Note: The percentage increase in XP that we call out applies to any age player.
Cost To Go Up 1 Skill Point On A Normal Dev 20 Year Old
- 48 Overall – 2288 XP
- 49 Overall – 2288 XP
- 50 Overall – 2288 XP
- 51 Overall – 2358 XP
- 52 Overall – 2428 XP
- 53 Overall – 2499 XP
- 54 Overall – 2569 XP
- 55 Overall – 2640 XP
- 56 Overall – 2640 XP
- 57 Overall – 2675 XP
- 58 Overall – 2675 XP
- 59 Overall – 2710 XP
- 60 Overall – 2745 XP
- 61 Overall – 2851 XP
- 62 Overall – 2956 XP
- 63 Overall – 3062 XP
- 64 Overall – 3168 XP
- 65 Overall – 3273 XP
- 66 Overall – 3555 XP
- 67 Overall – 3836 XP
- 68 Overall – 4153 XP
- 69 Overall – 4434 XP
- 70 Overall – 4752 XP
- 71 Overall – 5209 XP
- 72 Overall – 5702 XP
- 73 Overall – 6160 XP
- 74 Overall – 6652 XP
- 75 Overall – 7145 XP
- 76 Overall – 7562 XP
- 77 Overall – 7779 XP
- 78 Overall – 8131 XP
- 79 Overall – 8448 XP
- 80 Overall – 8800 XP
- 81 Overall – 8976 XP
- 82 Overall – 9187 XP
- 83 Overall – 9363 XP
- 84 Overall – 9574 XP
- 85 Overall – 9785 XP
- 86 Overall – 9996 XP
- 87 Overall – 10243 XP
- 88 Overall – 10489 XP
- 89 Overall – 10736 XP
- 90 Overall – 10982 XP
- 91 Overall – 11721 XP
- 92 Overall – 12460 XP
- 93 Overall – 13200 XP
- 94 Overall – 13939 XP
- 95 Overall – 14713 XP
- 96 Overall – 15171 XP
- 97 Overall – 15628 XP
- 98 Overall – 16086 XP
- 99 Overall – 16544 XP
Let’s talk a little about what these numbers mean.

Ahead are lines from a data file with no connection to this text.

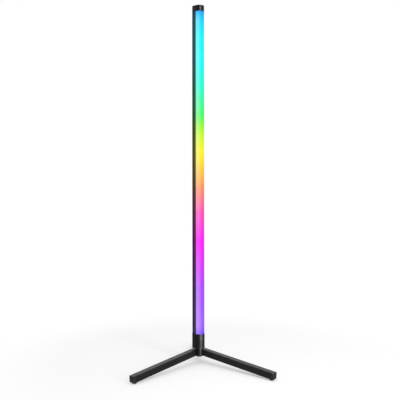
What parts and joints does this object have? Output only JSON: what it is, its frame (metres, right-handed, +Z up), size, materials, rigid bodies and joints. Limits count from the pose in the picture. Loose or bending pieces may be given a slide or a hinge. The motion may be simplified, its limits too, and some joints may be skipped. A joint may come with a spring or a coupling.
{
  "type": "corner floor lamp",
  "caption": "Slim floor lamp: upright light pole with a milky glowing front and a dark metal back, swivelling on a low tripod of square tubes.",
  "frame": {"origin": "middle of the whole lamp's footprint box, on the floor", "axes": "+Z up; the two front legs open towards -Y, the rear leg points along +Y"},
  "size_m": [0.5256, 0.4841, 1.4],
  "materials": {
    "black_paint": "satin black powder coat, faint fine texture",
    "black_plastic": "satin black moulded plastic",
    "foot_rubber": "matt black rubber",
    "black_screw": "black oxide steel",
    "zinc_steel": "bright zinc plated steel",
    "nylon": "black nylon",
    "jack_brass": "nickel plated brass",
    "lead_insulation": "black wire insulation",
    "board": "green circuit board",
    "foam_tape": "grey foam tape",
    "tinned_copper": "tinned copper",
    "black_anodised": "black anodised, fine lengthwise extrusion lines",
    "white_tape": "white flexible circuit",
    "light_chip": "clear resin over a white body",
    "diffuser_glow": "milky silicone-soft plastic, lit from inside in a colour sweep"
  },
  "bodies": {
    "base": {"hub": "black_paint", "hub_plug": "black_plastic", "leg_left": "black_paint", "leg_right": "black_paint", "leg_rear": "black_paint", "leg_plug_left": "black_plastic", "leg_plug_right": "black_plastic", "leg_plug_rear": "black_plastic", "foot_left": "foot_rubber", "foot_right": "foot_rubber", "foot_rear": "foot_rubber", "leg_screws": "black_screw", "foot_screws": "zinc_steel", "retaining_washer": "zinc_steel", "retaining_screw": "zinc_steel"},
    "pole": {"swivel_bush": "nylon", "wave_washer": "zinc_steel", "base_sleeve": "black_plastic", "sleeve_screws": "zinc_steel", "dc_jack": "black_plastic", "jack_pin": "jack_brass", "jack_nut": "zinc_steel", "power_leads": "lead_insulation", "control_board": "board", "board_pad": "foam_tape", "tape_leads": "tinned_copper", "pole_lower": "black_anodised", "pole_middle": "black_anodised", "pole_upper": "black_anodised", "joiner_lower": "zinc_steel", "joiner_upper": "zinc_steel", "joiner_screws": "black_screw", "light_tape": "white_tape", "light_chips": "light_chip", "diffuser": "diffuser_glow", "top_cap": "black_plastic", "cap_screws": "black_screw"}
  },
  "joints": [
    {"name": "pole_swivel", "type": "hinge", "parent": "base", "child": "pole", "pos_m": [0, -0.00528, 0.0605], "axis": [0, 0, 1], "continuous": true}
  ]
}
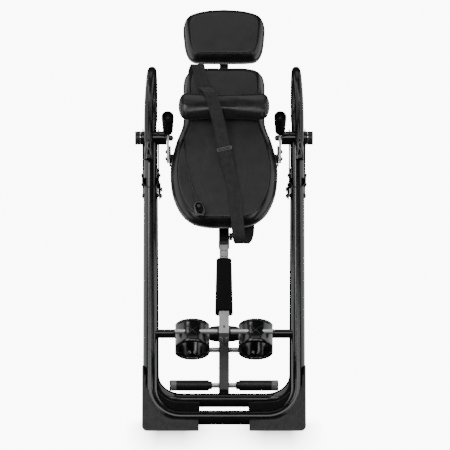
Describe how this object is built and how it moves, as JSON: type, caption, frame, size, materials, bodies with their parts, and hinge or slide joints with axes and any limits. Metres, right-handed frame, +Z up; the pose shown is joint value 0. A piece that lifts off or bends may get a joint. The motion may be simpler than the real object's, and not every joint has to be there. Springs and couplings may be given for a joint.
{
  "type": "inversion table",
  "caption": "Folding inversion table: black tubular A-frame, pivoting padded bed with headrest, lumbar roll, tether strap, hand loops, sliding ankle holder and footrest.",
  "frame": {"origin": "on the floor, under the centre of the table's bounding box, with the frame open and the bed at rest on its crossbar bumper", "axes": "+Z up, -Y the way the user faces, +X towards the viewer's right when the front is seen"},
  "size_m": [0.712, 1.2941, 1.6603],
  "materials": {
    "gloss_paint": "gloss powder coat",
    "satin_paint": "satin powder coat",
    "grey_paint": "satin dark grey",
    "silver_steel": "satin silver",
    "black_plastic": "fine satin",
    "cup_plastic": "gloss",
    "grey_plastic": "satin",
    "rubber": "ribbed satin",
    "foam": "soft matt foam",
    "leatherette": "grained, soft sheen",
    "webbing": "woven nylon",
    "cord": "smooth"
  },
  "bodies": {
    "front_frame": {"front_u_tube": "gloss_paint", "front_crossbar": "gloss_paint", "crossbar_bumper": "rubber", "front_shoe_left": "rubber", "front_shoe_right": "rubber", "upper_leg_tube_left": "gloss_paint", "upper_leg_tube_right": "gloss_paint", "leg_joint_saddle_left": "gloss_paint", "leg_joint_saddle_right": "gloss_paint", "hub_housing_left": "gloss_paint", "hub_housing_right": "gloss_paint", "hand_loop_left": "gloss_paint", "hand_loop_right": "gloss_paint", "hand_loop_sleeve_left": "foam", "hand_loop_sleeve_right": "foam", "brace_bolt_left": "satin_paint", "brace_bolt_right": "satin_paint"},
    "rear_frame": {"rear_u_tube": "gloss_paint", "rear_shoe_left": "rubber", "rear_shoe_right": "rubber", "rear_hinge_bracket_left": "gloss_paint", "rear_hinge_bracket_right": "gloss_paint"},
    "fold_struts": {"fold_strut_left": "gloss_paint", "fold_strut_right": "gloss_paint"},
    "bed": {"pivot_shaft_left": "silver_steel", "pivot_shaft_right": "silver_steel", "hub_end_cap_left": "black_plastic", "hub_end_cap_right": "black_plastic", "pivot_arm_left": "silver_steel", "pivot_arm_right": "silver_steel", "bed_grip_left": "foam", "bed_grip_right": "foam", "bed_cross_member": "satin_paint", "bed_spine": "gloss_paint", "receiver_bushing": "grey_paint", "backrest_pan": "satin_paint", "backrest_cushion": "leatherette", "lumbar_pillow": "leatherette", "tether_strap": "webbing", "strap_buckle": "silver_steel", "controller_cord": "cord", "controller_handset": "black_plastic", "pull_pin_housing": "black_plastic"},
    "headrest": {"headrest_post": "satin_paint", "headrest_cushion": "leatherette"},
    "boom": {"boom_tube": "silver_steel", "foot_post": "grey_paint", "rear_ankle_tube": "silver_steel", "rear_ankle_cup_left": "cup_plastic", "rear_ankle_cup_right": "cup_plastic", "footrest_bar": "silver_steel", "footrest_grip_left": "rubber", "footrest_grip_right": "rubber"},
    "ankle_carriage": {"lever_bar": "silver_steel", "lever_grip": "foam", "front_ankle_tube": "silver_steel", "front_ankle_cup_left": "cup_plastic", "front_ankle_cup_right": "cup_plastic"},
    "pull_pin": {"pull_pin": "silver_steel"},
    "handset_button": {"handset_button": "grey_plastic"}
  },
  "joints": [
    {"name": "frame_fold", "type": "hinge", "parent": "front_frame", "child": "rear_frame", "pos_m": [0, -0.075, 1.141], "axis": [-1, 0, 0], "range_deg": [0, 30]},
    {"name": "strut_swing", "type": "hinge", "parent": "front_frame", "child": "fold_struts", "pos_m": [0, -0.16439, 0.91289], "axis": [-1, 0, 0], "range_deg": [0, 15]},
    {"name": "main_pivot", "type": "hinge", "parent": "front_frame", "child": "bed", "pos_m": [0, -0.075, 1.141], "axis": [-1, 0, 0], "range_deg": [0, 150]},
    {"name": "headrest_height", "type": "slide", "parent": "bed", "child": "headrest", "axis": [0, 0.5, 0.866], "range_m": [-0.02, 0.06]},
    {"name": "boom_height", "type": "slide", "parent": "bed", "child": "boom", "axis": [0, -0.5, -0.866], "range_m": [-0.015, 0.12]},
    {"name": "ankle_close", "type": "slide", "parent": "boom", "child": "ankle_carriage", "axis": [0, -0.866, 0.5], "range_m": [-0.045, 0.045]},
    {"name": "pin_pull", "type": "slide", "parent": "bed", "child": "pull_pin", "axis": [1, 0, 0], "range_m": [0, 0.01], "stiffness_N_per_m": 400},
    {"name": "button_press", "type": "slide", "parent": "bed", "child": "handset_button", "axis": [0, 0.866, -0.5], "range_m": [0, 0.0015], "stiffness_N_per_m": 300}
  ],
  "couplings": [
    {"joint": "strut_swing", "follows": "frame_fold", "ratio": 0.5}
  ]
}
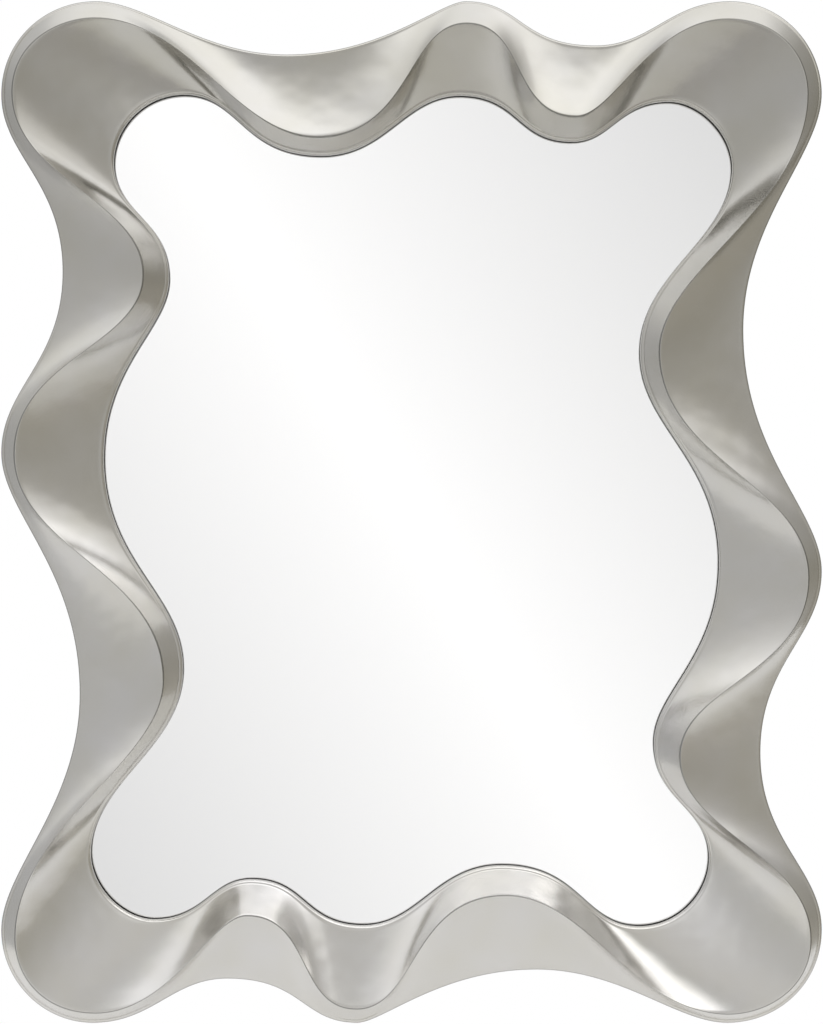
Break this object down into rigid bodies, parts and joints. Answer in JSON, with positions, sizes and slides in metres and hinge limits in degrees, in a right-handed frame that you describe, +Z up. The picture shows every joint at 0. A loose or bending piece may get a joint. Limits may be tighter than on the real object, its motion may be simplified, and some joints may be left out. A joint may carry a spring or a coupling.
{
  "type": "framed wall mirror",
  "caption": "Upright wall mirror with a sculpted, wavy, twisting silver-leaf frame, wavy-cut glass, screwed back panel and swinging ring hangers.",
  "frame": {"origin": "middle of the mirror, on the plane of the wall that the bumpers rest on", "axes": "+Z up as it hangs upright, +X to the viewer's right, -Y out of the wall towards the viewer"},
  "size_m": [0.816, 0.06, 1.016],
  "materials": {
    "leafed_casting": "cast resin with a satin champagne-silver leaf",
    "silvered_glass": "flat silvered float glass",
    "black_tape": "matt black foam tape",
    "white_foam": "closed-cell foam sheet",
    "hardboard": "smooth brown hardboard",
    "zinc_screws": "bright zinc-plated steel",
    "fibreboard": "raw medium-density fibreboard",
    "zinc_strap": "zinc-plated pressed steel",
    "ring_wire": "zinc-plated steel wire",
    "bumper_rubber": "matt black rubber"
  },
  "bodies": {
    "mirror": {"frame_shell": "leafed_casting", "mirror_glass": "silvered_glass", "bedding_tape": "black_tape", "foam_sheet": "white_foam", "back_panel": "hardboard", "panel_screws": "zinc_screws", "base_top_rail": "fibreboard", "base_right_stile": "fibreboard", "base_bottom_rail": "fibreboard", "base_left_stile": "fibreboard", "left_strap": "zinc_strap", "right_strap": "zinc_strap", "top_strap": "zinc_strap", "bottom_strap": "zinc_strap", "strap_screws": "zinc_screws", "top_left_bumper": "bumper_rubber", "top_right_bumper": "bumper_rubber", "bottom_right_bumper": "bumper_rubber", "bottom_left_bumper": "bumper_rubber"},
    "left_hanger_ring": {"left_ring": "ring_wire"},
    "right_hanger_ring": {"right_ring": "ring_wire"},
    "top_hanger_ring": {"top_ring": "ring_wire"},
    "bottom_hanger_ring": {"bottom_ring": "ring_wire"}
  },
  "joints": [
    {"name": "left_ring_swing", "type": "hinge", "parent": "mirror", "child": "left_hanger_ring", "pos_m": [-0.28, -0.0034, 0.208], "axis": [0, 0, 1], "range_deg": [0, 180]},
    {"name": "right_ring_swing", "type": "hinge", "parent": "mirror", "child": "right_hanger_ring", "pos_m": [0.28, -0.0034, 0.208], "axis": [0, 0, -1], "range_deg": [0, 180]},
    {"name": "top_ring_swing", "type": "hinge", "parent": "mirror", "child": "top_hanger_ring", "pos_m": [-0.12, -0.0034, 0.392], "axis": [1, 0, 0], "range_deg": [0, 180]},
    {"name": "bottom_ring_swing", "type": "hinge", "parent": "mirror", "child": "bottom_hanger_ring", "pos_m": [-0.12, -0.0034, -0.422], "axis": [1, 0, 0], "range_deg": [0, 180]}
  ]
}
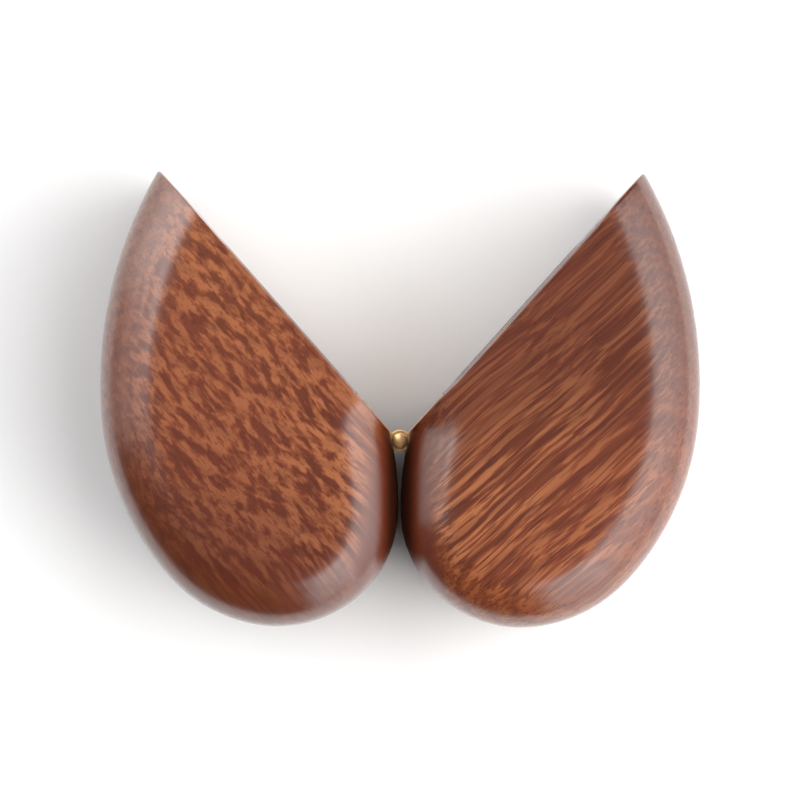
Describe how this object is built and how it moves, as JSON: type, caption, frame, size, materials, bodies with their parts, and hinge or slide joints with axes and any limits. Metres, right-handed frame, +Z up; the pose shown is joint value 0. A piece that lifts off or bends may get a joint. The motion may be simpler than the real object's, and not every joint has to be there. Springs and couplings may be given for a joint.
{
  "type": "heart-shaped ring box",
  "caption": "Heart-shaped wooden ring box split along its centre line, opened on a hinge in the cleft; one half grips a ring between velvet rolls, the other is a hollow lid.",
  "frame": {"origin": "middle of the open box's outline, on the plane that its flat backs lie on", "axes": "+Z up through the heart's thickness, +X from the lid half to the ring half, the V between the halves opens toward -Y; the hinge axis is vertical"},
  "size_m": [0.0804, 0.0612, 0.034],
  "materials": {
    "oiled_wood": "satin oiled hardwood, reddish brown, dark grain streaks along the split",
    "hinge_brass": "polished",
    "screw_brass": "polished, slotted",
    "nickel_plating": "nickel-plated magnet",
    "lining_fabric": "velvet-covered card",
    "velvet": "short-pile velvet over foam"
  },
  "bodies": {
    "ring_half": {"ring_shell": "oiled_wood", "ring_hinge_leaf": "hinge_brass", "ring_hinge_screw_back": "screw_brass", "ring_hinge_screw_front": "screw_brass", "ring_magnet_back": "nickel_plating", "ring_magnet_front": "nickel_plating", "ring_liner": "lining_fabric", "hinge_pin": "hinge_brass", "cushion_base": "velvet", "cushion_roll_front": "velvet", "cushion_roll_back": "velvet"},
    "lid_half": {"lid_shell": "oiled_wood", "lid_hinge_leaf": "hinge_brass", "lid_hinge_screw_back": "screw_brass", "lid_hinge_screw_front": "screw_brass", "lid_magnet_back": "nickel_plating", "lid_magnet_front": "nickel_plating", "lid_liner": "lining_fabric", "lid_pad": "velvet"}
  },
  "joints": [
    {"name": "lid_hinge", "type": "hinge", "parent": "ring_half", "child": "lid_half", "pos_m": [0, 0.00567, 0.017], "axis": [0, 0, 1], "range_deg": [0, 83.4]}
  ]
}
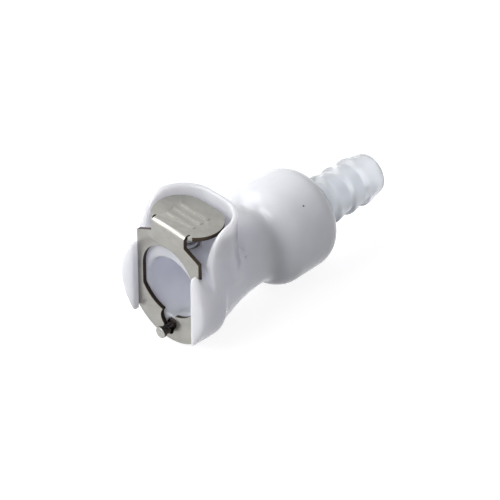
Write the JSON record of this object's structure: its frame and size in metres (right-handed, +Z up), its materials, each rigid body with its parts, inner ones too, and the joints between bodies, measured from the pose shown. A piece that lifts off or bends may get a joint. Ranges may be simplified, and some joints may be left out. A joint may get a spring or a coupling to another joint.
{
  "type": "quick disconnect coupling body with hose barb",
  "caption": "Plastic quick disconnect coupling body with a steel thumb latch, a shut-off valve and a hose barb.",
  "frame": {"origin": "centre of the socket mouth on the flow axis", "axes": "+Y along the flow axis from the socket mouth to the hose barb, +Z up through the thumb latch, +X to the right seen from the socket"},
  "size_m": [0.0242, 0.0614, 0.0294],
  "materials": {
    "body_plastic": "glossy moulded white acetal",
    "barb_plastic": "glossy moulded bluish white acetal",
    "latch_steel": "satin stamped stainless steel with dark sheared edges",
    "pin_steel": "turned stainless steel",
    "spring_steel": "drawn stainless spring wire",
    "valve_plastic": "moulded white acetal",
    "seal_rubber": "black nitrile rubber"
  },
  "bodies": {
    "coupling_body": {"body": "body_plastic", "hose_barb": "barb_plastic", "barb_seal": "seal_rubber", "latch_spring": "spring_steel", "pin_spring": "spring_steel", "valve_spring": "spring_steel"},
    "latch": {"thumb_latch": "latch_steel"},
    "pin": {"release_pin": "pin_steel"},
    "valve": {"valve_poppet": "valve_plastic", "valve_seal": "seal_rubber"}
  },
  "joints": [
    {"name": "latch_slide", "type": "slide", "parent": "coupling_body", "child": "latch", "axis": [0, 0, -1], "range_m": [0, 0.0024], "stiffness_N_per_m": 1500, "springref_m": -0.002, "deforming": ["latch_spring"]},
    {"name": "pin_slide", "type": "slide", "parent": "coupling_body", "child": "pin", "axis": [0, 1, 0], "range_m": [0, 0.0019], "stiffness_N_per_m": 400, "springref_m": -0.002, "deforming": ["pin_spring"]},
    {"name": "valve_slide", "type": "slide", "parent": "coupling_body", "child": "valve", "axis": [0, 1, 0], "range_m": [0, 0.003], "stiffness_N_per_m": 800, "springref_m": -0.004, "deforming": ["valve_spring"]}
  ]
}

The first big jump we see is once a player gets to 65 overall. Up until then each incremental skill point is relatively cheap. Each skill point costs somewhere between 0-4% more (sometimes less) than the one before it.
From 66 overall to 76 overall, each incremental skill point costs somewhere between 6-10% more than the one before it.
Once you get to 77-90 overall though, each incremental skill point only costs between 3-4% more than the one before it.
At 91-95 overall, each incremental skill point costs somewhere between 5-7% more than the one before it.
At 96-99 overall, each incremental skill point costs somewhere between 2-3% more than the one before it.
Honestly, none of this makes a whole lot of sense as to why it was done this way but this is indeed how it works.
The information above might all seem like a bunch of numbers that don’t mean anything but there are plenty of actionable takeaways.
Actionable Takeaways & Information
The first takeaway is pretty obvious but development traits play a huge role in progression. If you have a player that you want to become good, you need to do everything in your power to make him at least Superstar or ideally Superstar X-Factor.
The 2nd takeaway we found is to get rid of your 24 year olds and/or your 27 year olds. They are about to hit a massive wall and will not progress very fast once they become a year older. Trade them before they hit that wall.
The 3rd takeaway is just how much more valuable 20 and 21 year old rookies are than 23 and 24 year old rookies. 24 year old rookies are un-draftable no matter how much value you think they have. They only have 1 year of getting any sort of reasonable progression.
Another useful piece of information that can help you in your leagues is when a rookie comes in with a hidden development trait, he will be treated for progression purposes as a Superstar dev (even if he is Star or SSX dev) until your trait is unlocked.
On a related note, years in the league do not matter. A 23 year old in his 3rd year will cost the same to upgrade as a 23 year old rookie (all else being equal). There is no benefit whatsoever to being a rookie outside of some of the award XP you are eligible for.
There is also no change in any of this based on position, spot on the depth chart, scheme fit, or anything else that we didn’t mention above.
Amazing content. Thank you so much
Glad to help! Thanks for stopping by
Are end of the year dev upgrades available for cornerbacks this year that lead the league or has a high # of interceptions?
This is upon further review, but it seems to me like the XP needed for a player to upgrade is always at Superstar levels when a player his hidden. I’m not even sure if the intent of this article was to help you discover a hidden dev trait for a rookie or not, but google brought me here when that’s what I was searching for lol
Great work nonetheless, would love feedback on this
Yes, as far as I know you are correct. When a rookie has a hidden dev trait, he will be treated as a “Superstar” for XP purposes regardless of whether he is a Star, Superstar, or SSX.
If a rookie is just a “Normal” dev trait, can you eventually get him to superstar or X-factor by using him a lot and doing well with him?
Yes you can trigger in-season development games and/or end of the year development upgrades if you put up good stats with a younger player.
Great, thanks so much for all the info!
Do skill points carry over from year to year if unused? Or do you lose some or all of them?